> > > > 
> > > > FLR to a bound device is absolutely fine, just break the CC state.
> > > > Sometimes it is exactly what host need to stop CC immediately.
> > > > The problem is in VFIO's pre-FLR handling so we need to patch VFIO, not
> > > > PCI core.
> > > 
> > > What is a problem here exactly?
> > > FLR by the host which equals to any other PCI error? The guest may or may 
> > > not be able to handle it, afaik it does not handle any errors now, QEMU 
> > > just stops the guest.
> > 
> > It is about TDX Connect.
> > 
> > According to the dmabuf patchset, the dmabuf needs to be revoked before
> > FLR. That means KVM unmaps MMIOs when the device is in LOCKED/RUN state.
> > That is forbidden by TDX Module and will crash KVM.
> 
> 
> FLR is something you tell the device to do, how/why would TDX know about it?

I'm talking about FLR in VFIO driver. The VFIO driver would zap bar
before FLR. The zapping would trigger KVM unmap MMIOs. See
vfio_pci_zap_bars() for legacy case, and see [1] for dmabuf case.

[1] 
https://lore.kernel.org/kvm/20250307052248.405803-4-vivek.kasire...@intel.com/

A pure FLR without zapping bar is absolutely OK.

> Or it check the TDI state on every map/unmap (unlikely)?
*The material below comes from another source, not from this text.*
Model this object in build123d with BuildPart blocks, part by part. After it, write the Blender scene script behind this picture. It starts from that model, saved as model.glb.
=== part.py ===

Yeah, TDX Module would check TDI state on every unmapping.

> 
> 
> > So the safer way is
> > to unbind the TDI first, then revoke MMIOs, then do FLR.
> > 
> > I'm not sure when p2p dma is involved AMD will have the same issue.
> 
> On AMD, the host can "revoke" at any time, at worst it'll see RMP events from 
> IOMMU. Thanks,

Is the RMP event firstly detected by host or guest? If by host,
host could fool guest by just suppress the event. Guest thought the
DMA writting is successful but it is not and may cause security issue.